— Begin —
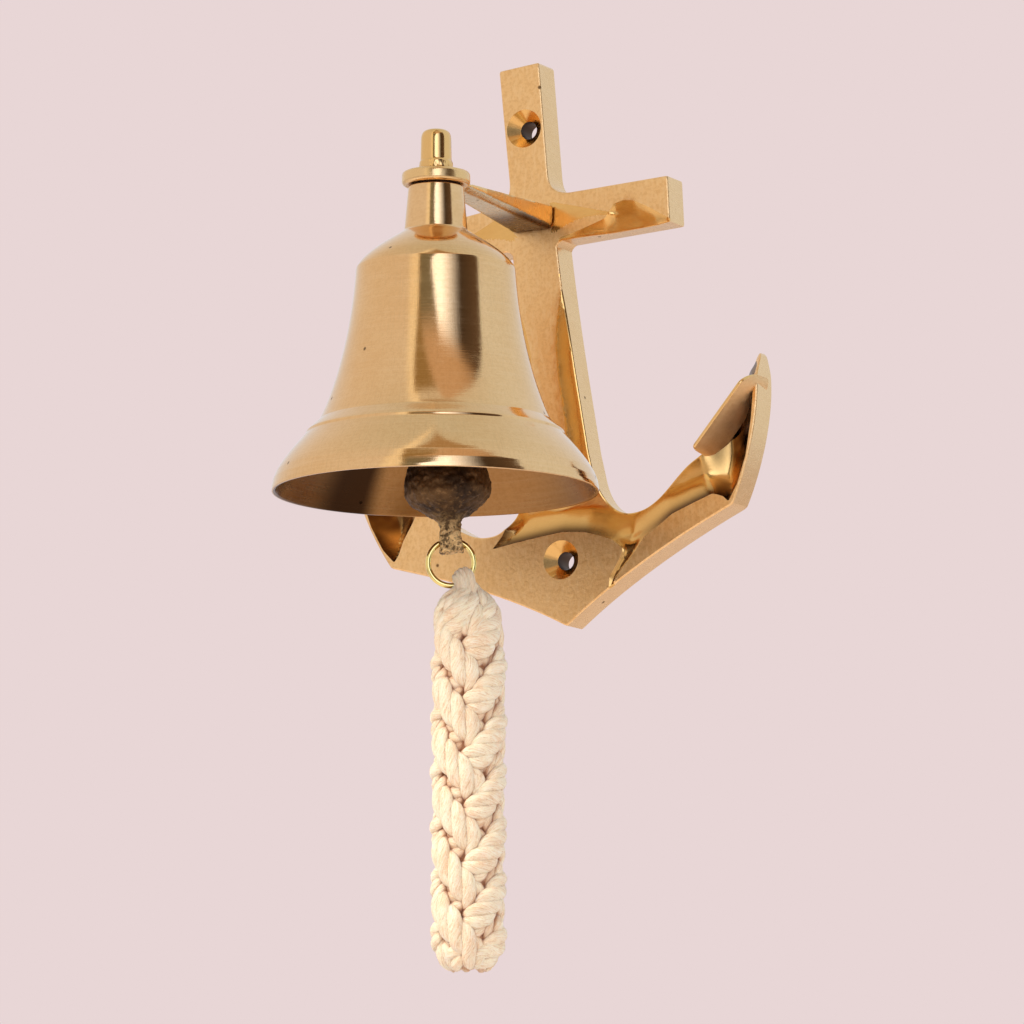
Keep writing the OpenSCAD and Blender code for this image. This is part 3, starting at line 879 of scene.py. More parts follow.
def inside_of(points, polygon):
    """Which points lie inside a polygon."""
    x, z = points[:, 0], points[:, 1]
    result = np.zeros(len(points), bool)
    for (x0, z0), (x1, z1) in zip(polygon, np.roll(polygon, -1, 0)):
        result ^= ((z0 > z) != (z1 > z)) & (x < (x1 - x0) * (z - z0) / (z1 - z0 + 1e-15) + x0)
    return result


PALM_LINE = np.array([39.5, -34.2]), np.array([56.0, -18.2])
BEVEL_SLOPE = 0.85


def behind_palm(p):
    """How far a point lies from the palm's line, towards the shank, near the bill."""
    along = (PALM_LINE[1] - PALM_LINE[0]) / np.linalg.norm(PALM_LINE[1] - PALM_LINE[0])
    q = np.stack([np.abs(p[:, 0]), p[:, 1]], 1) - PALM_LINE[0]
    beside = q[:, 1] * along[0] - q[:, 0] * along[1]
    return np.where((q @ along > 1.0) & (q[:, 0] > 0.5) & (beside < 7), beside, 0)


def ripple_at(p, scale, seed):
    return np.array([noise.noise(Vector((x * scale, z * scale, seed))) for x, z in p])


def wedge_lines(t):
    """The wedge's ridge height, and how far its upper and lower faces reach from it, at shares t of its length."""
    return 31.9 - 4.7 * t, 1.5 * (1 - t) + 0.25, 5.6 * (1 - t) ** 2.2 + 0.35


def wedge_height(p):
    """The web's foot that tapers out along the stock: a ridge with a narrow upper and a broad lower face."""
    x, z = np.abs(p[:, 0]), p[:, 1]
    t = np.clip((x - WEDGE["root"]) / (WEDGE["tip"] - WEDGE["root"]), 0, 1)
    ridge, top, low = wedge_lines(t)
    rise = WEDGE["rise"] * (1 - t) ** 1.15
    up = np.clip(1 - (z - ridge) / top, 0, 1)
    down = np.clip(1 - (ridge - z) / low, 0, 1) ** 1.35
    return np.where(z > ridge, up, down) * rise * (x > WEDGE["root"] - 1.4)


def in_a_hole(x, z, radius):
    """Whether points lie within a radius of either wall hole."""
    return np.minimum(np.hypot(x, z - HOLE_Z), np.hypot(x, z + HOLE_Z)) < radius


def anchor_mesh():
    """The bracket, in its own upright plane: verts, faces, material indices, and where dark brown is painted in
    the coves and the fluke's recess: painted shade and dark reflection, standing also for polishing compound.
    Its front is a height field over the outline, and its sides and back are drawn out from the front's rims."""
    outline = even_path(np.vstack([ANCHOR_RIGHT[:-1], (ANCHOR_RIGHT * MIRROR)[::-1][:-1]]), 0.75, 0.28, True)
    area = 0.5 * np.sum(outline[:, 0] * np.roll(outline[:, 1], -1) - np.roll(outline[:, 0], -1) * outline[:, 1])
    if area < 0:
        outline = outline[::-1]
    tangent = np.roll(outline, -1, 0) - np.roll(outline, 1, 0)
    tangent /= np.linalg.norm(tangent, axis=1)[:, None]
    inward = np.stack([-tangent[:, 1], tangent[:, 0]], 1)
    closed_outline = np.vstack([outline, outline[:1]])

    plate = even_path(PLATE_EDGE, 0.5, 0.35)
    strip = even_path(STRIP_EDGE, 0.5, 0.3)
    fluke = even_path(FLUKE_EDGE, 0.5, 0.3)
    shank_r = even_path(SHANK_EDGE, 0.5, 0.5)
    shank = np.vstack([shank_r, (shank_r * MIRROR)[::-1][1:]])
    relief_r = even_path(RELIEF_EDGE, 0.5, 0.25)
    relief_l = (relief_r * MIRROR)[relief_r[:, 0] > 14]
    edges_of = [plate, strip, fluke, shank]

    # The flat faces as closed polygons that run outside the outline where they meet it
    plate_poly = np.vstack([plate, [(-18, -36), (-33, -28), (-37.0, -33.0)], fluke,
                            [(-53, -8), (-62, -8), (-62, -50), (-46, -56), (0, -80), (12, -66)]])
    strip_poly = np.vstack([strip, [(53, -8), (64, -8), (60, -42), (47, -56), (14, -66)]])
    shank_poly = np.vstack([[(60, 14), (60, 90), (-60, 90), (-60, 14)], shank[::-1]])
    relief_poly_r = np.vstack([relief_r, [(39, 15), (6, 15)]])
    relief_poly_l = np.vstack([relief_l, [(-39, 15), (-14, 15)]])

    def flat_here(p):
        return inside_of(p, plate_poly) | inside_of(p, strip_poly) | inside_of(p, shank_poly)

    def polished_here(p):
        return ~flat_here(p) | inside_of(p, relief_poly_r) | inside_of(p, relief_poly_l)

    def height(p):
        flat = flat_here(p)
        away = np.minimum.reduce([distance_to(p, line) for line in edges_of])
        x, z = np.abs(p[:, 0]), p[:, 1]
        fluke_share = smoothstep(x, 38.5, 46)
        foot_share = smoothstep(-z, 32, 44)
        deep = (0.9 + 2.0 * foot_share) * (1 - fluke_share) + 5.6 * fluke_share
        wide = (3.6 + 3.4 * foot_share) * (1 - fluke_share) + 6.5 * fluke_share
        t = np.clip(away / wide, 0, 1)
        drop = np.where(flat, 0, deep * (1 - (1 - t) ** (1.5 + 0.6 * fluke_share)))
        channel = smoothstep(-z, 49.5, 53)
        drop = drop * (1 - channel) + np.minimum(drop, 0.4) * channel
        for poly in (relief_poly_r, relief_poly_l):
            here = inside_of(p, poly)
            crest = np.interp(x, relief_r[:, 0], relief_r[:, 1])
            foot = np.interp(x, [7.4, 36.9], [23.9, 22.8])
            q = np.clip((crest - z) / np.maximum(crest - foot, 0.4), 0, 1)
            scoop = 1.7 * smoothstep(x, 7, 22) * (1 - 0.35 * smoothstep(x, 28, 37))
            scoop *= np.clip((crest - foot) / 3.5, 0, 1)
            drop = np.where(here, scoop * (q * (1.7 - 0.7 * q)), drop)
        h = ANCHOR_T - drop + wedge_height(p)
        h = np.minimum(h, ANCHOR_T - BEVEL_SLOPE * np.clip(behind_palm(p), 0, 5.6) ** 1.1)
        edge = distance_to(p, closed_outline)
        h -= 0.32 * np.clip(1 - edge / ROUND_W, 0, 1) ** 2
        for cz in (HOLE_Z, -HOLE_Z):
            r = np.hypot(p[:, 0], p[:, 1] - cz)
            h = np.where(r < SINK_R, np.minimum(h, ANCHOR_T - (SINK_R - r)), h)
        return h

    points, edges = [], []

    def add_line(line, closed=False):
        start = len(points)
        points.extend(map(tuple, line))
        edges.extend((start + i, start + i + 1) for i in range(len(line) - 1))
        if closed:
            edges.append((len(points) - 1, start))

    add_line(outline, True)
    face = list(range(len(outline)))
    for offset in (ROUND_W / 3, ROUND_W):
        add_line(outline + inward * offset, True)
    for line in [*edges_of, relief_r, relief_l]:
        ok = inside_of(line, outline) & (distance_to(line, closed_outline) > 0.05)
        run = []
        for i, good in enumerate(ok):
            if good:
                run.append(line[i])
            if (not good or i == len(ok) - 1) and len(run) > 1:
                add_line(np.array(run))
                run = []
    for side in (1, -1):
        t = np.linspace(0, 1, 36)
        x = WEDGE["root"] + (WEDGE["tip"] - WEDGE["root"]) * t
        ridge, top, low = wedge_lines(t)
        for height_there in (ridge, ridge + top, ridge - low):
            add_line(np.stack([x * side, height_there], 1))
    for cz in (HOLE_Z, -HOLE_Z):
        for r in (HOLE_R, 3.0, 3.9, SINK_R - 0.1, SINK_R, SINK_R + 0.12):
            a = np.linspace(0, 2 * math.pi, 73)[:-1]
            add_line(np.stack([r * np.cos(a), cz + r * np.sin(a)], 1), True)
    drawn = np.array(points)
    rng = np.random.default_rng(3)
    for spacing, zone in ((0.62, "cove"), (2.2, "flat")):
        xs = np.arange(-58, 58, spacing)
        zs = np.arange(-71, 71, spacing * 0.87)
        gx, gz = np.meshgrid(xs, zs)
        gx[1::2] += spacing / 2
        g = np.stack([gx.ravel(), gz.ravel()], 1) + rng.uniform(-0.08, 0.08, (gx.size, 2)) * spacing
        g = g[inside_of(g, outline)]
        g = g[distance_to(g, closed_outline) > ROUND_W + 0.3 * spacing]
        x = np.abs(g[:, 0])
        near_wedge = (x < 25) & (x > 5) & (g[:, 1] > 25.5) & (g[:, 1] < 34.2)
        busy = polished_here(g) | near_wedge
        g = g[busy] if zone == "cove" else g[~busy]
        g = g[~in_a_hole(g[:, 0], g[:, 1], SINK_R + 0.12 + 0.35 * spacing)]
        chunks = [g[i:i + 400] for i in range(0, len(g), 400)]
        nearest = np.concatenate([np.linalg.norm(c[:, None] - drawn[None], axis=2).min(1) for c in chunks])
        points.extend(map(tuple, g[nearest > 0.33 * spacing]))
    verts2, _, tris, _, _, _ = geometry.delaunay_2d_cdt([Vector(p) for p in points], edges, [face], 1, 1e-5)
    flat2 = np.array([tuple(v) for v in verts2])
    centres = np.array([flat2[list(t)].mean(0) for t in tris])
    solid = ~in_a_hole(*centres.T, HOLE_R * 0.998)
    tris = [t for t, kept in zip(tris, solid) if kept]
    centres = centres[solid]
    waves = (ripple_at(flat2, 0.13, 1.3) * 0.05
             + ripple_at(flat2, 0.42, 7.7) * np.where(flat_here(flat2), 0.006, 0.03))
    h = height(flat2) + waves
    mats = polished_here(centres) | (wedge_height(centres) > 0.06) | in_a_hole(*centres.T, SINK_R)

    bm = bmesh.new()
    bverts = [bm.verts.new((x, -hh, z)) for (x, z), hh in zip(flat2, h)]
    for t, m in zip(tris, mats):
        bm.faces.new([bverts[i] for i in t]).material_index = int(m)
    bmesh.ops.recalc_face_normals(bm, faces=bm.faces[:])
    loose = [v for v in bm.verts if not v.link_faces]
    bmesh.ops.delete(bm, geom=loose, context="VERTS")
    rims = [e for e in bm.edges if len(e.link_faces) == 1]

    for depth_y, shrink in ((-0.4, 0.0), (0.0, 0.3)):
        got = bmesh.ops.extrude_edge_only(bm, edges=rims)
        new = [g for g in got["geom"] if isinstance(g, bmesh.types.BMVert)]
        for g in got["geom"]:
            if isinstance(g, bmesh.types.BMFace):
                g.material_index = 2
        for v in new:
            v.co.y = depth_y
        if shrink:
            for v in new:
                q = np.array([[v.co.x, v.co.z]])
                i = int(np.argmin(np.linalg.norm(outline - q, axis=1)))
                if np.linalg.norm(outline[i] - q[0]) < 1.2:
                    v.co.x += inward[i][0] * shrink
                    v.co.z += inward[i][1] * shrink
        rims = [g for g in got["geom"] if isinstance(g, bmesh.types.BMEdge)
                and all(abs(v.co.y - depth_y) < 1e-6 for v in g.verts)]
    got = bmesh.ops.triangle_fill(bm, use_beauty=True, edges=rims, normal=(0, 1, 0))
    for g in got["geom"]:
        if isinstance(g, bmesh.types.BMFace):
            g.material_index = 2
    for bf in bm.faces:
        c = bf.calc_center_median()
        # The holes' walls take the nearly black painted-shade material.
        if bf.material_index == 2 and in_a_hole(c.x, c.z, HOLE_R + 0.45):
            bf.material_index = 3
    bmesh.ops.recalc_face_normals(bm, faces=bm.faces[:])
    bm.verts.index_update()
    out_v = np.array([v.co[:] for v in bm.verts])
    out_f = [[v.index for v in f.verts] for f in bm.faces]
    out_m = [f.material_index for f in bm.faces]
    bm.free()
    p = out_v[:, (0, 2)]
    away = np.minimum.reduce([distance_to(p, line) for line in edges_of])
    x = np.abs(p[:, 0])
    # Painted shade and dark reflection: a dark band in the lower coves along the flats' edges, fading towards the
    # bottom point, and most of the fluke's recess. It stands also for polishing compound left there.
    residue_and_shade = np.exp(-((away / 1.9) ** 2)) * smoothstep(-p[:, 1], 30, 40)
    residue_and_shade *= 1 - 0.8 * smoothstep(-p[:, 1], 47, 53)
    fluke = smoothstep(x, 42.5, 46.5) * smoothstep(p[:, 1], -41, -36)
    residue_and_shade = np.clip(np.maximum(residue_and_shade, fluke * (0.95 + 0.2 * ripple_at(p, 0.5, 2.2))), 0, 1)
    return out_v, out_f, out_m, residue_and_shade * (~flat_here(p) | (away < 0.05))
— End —
• AIM
Include the first line, the line containing "return result", and every line between them, copied exactly from the material above; output no other line.

• TASK OUTPUT
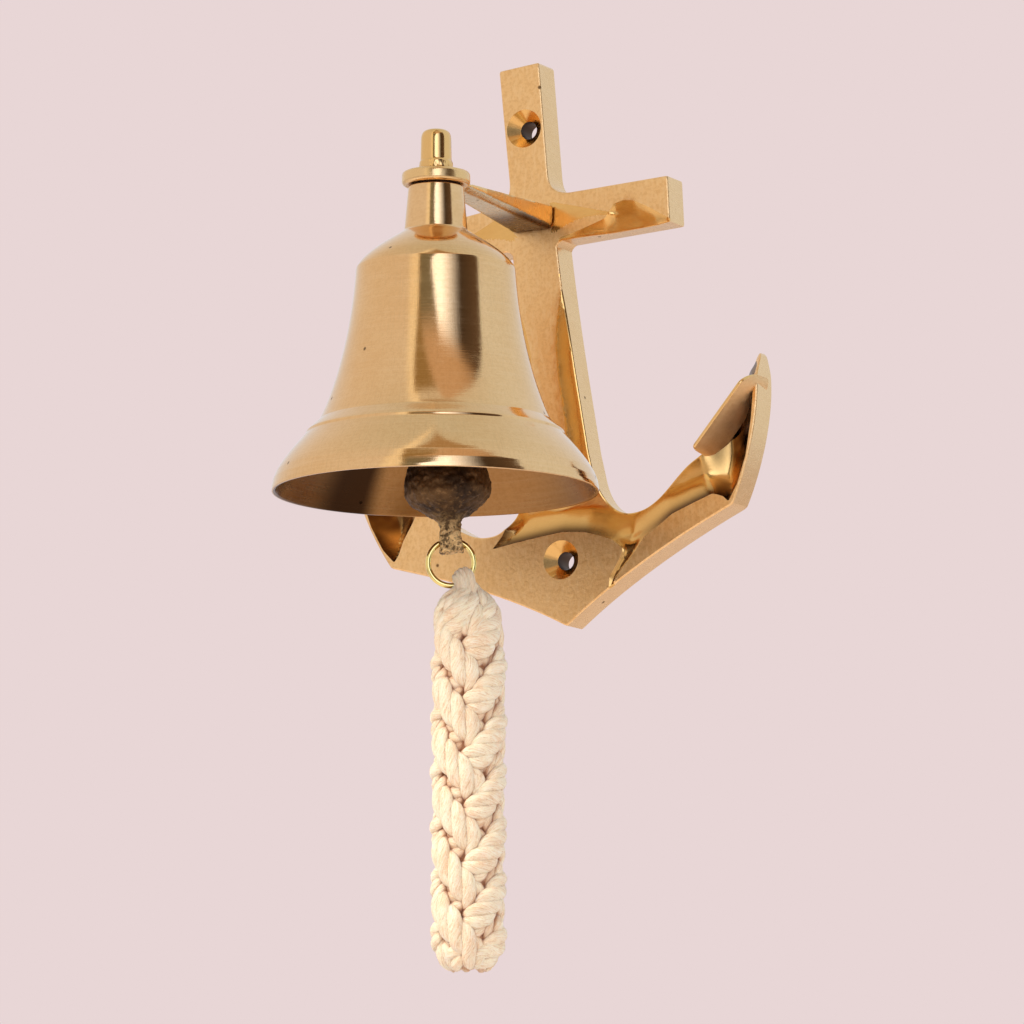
Keep writing the OpenSCAD and Blender code for this image. This is part 3, starting at line 879 of scene.py. More parts follow.
def inside_of(points, polygon):
    """Which points lie inside a polygon."""
    x, z = points[:, 0], points[:, 1]
    result = np.zeros(len(points), bool)
    for (x0, z0), (x1, z1) in zip(polygon, np.roll(polygon, -1, 0)):
        result ^= ((z0 > z) != (z1 > z)) & (x < (x1 - x0) * (z - z0) / (z1 - z0 + 1e-15) + x0)
    return result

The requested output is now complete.